WORK TO COMPLETE: Each line of the material must be returned exactly.

GIVEN MATERIAL:
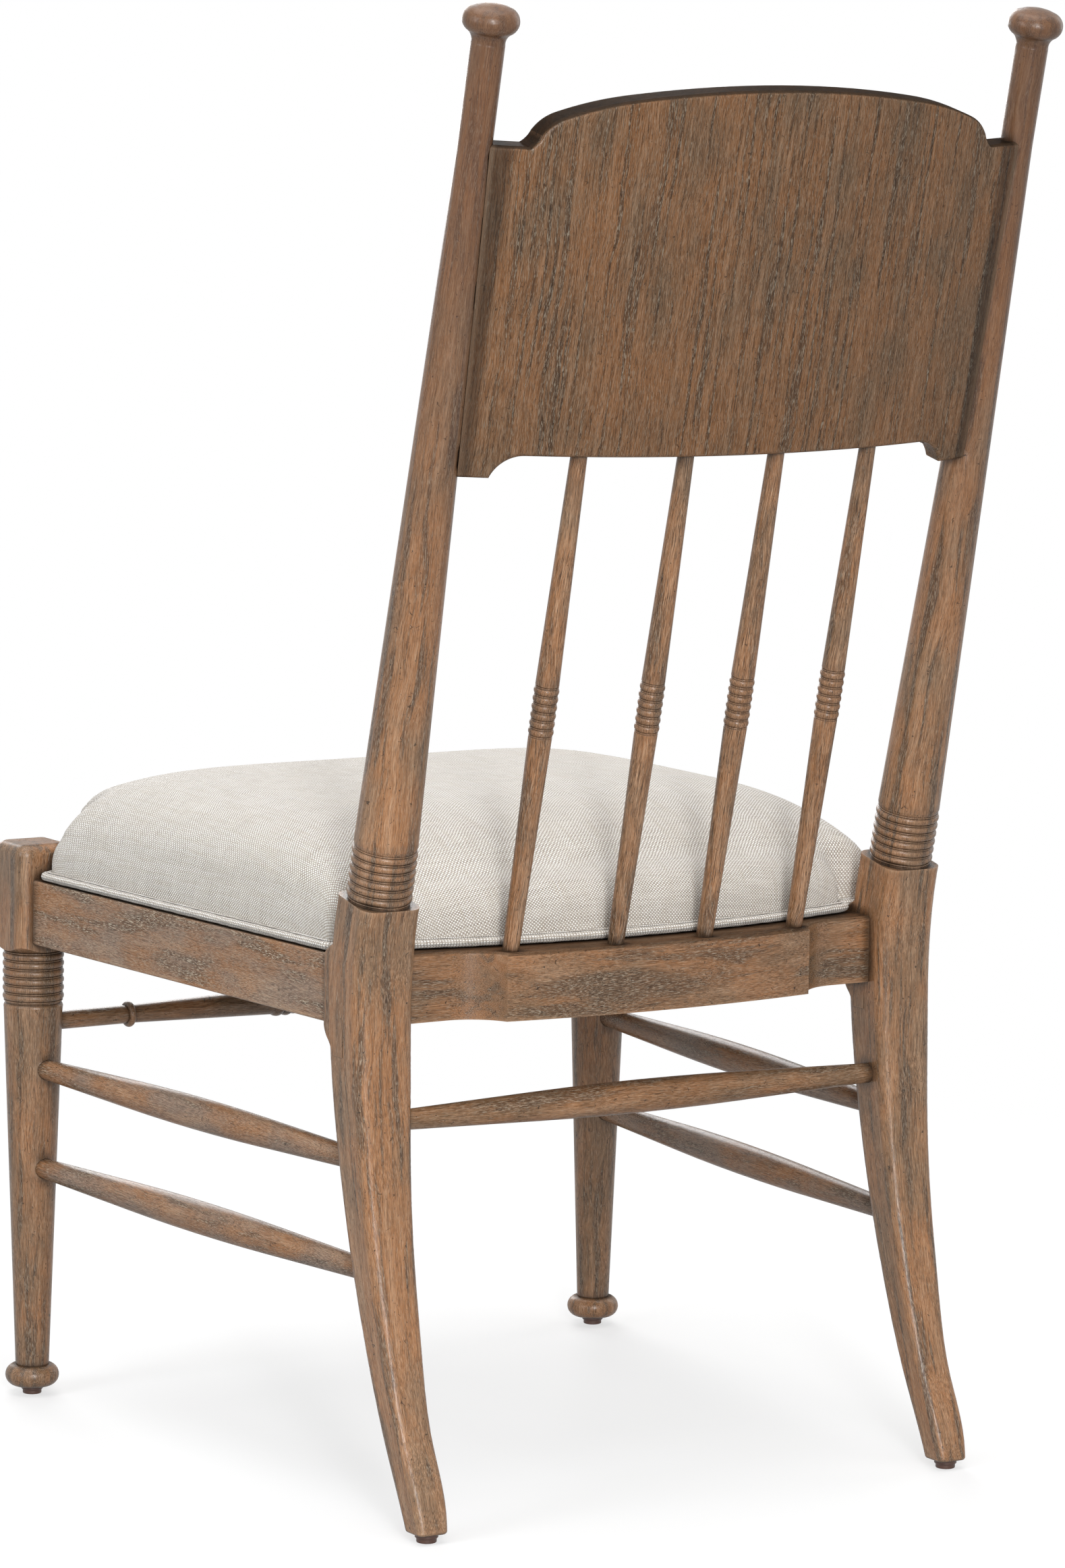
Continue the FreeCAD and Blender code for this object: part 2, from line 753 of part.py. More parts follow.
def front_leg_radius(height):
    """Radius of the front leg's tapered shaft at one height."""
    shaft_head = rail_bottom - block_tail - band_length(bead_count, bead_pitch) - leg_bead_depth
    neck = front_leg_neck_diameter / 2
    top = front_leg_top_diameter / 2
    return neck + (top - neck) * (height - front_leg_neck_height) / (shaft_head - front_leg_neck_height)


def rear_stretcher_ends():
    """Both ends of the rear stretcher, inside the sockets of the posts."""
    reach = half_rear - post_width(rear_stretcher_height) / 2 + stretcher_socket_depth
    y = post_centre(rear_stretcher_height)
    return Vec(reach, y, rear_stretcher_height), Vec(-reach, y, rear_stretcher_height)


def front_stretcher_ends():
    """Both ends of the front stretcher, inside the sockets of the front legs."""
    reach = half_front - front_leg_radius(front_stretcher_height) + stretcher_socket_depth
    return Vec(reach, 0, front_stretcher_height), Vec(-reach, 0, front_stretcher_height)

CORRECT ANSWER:
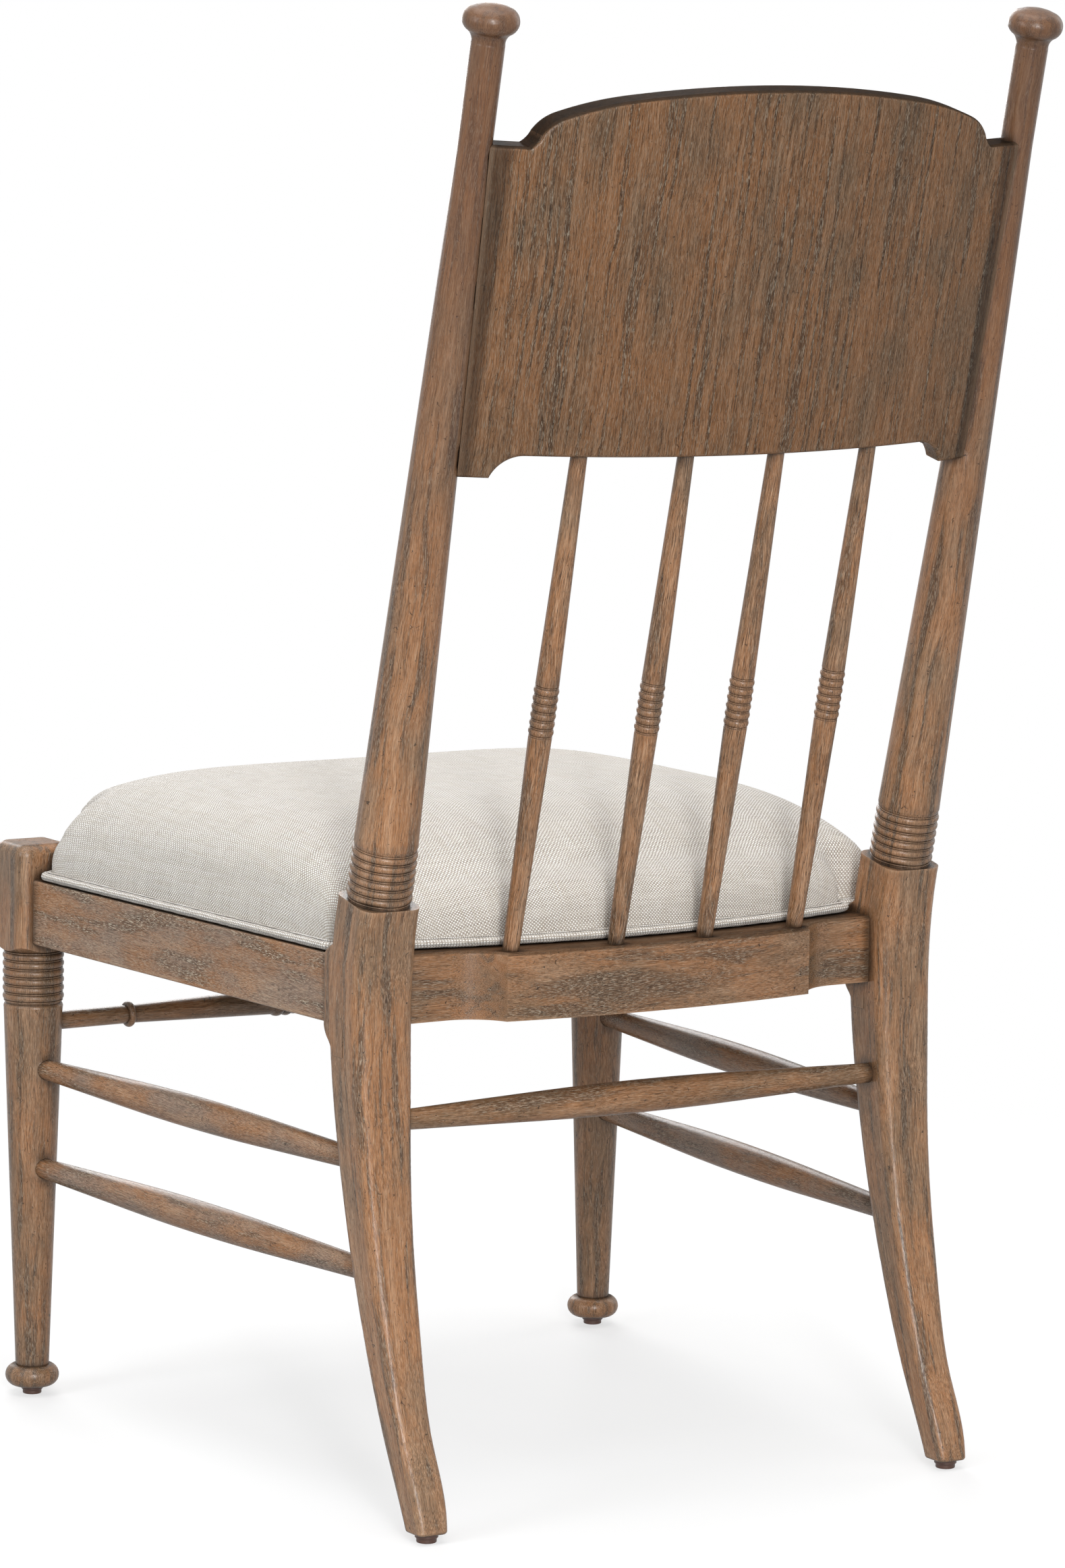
Continue the FreeCAD and Blender code for this object: part 2, from line 753 of part.py. More parts follow.
def front_leg_radius(height):
    """Radius of the front leg's tapered shaft at one height."""
    shaft_head = rail_bottom - block_tail - band_length(bead_count, bead_pitch) - leg_bead_depth
    neck = front_leg_neck_diameter / 2
    top = front_leg_top_diameter / 2
    return neck + (top - neck) * (height - front_leg_neck_height) / (shaft_head - front_leg_neck_height)


def rear_stretcher_ends():
    """Both ends of the rear stretcher, inside the sockets of the posts."""
    reach = half_rear - post_width(rear_stretcher_height) / 2 + stretcher_socket_depth
    y = post_centre(rear_stretcher_height)
    return Vec(reach, y, rear_stretcher_height), Vec(-reach, y, rear_stretcher_height)


def front_stretcher_ends():
    """Both ends of the front stretcher, inside the sockets of the front legs."""
    reach = half_front - front_leg_radius(front_stretcher_height) + stretcher_socket_depth
    return Vec(reach, 0, front_stretcher_height), Vec(-reach, 0, front_stretcher_height)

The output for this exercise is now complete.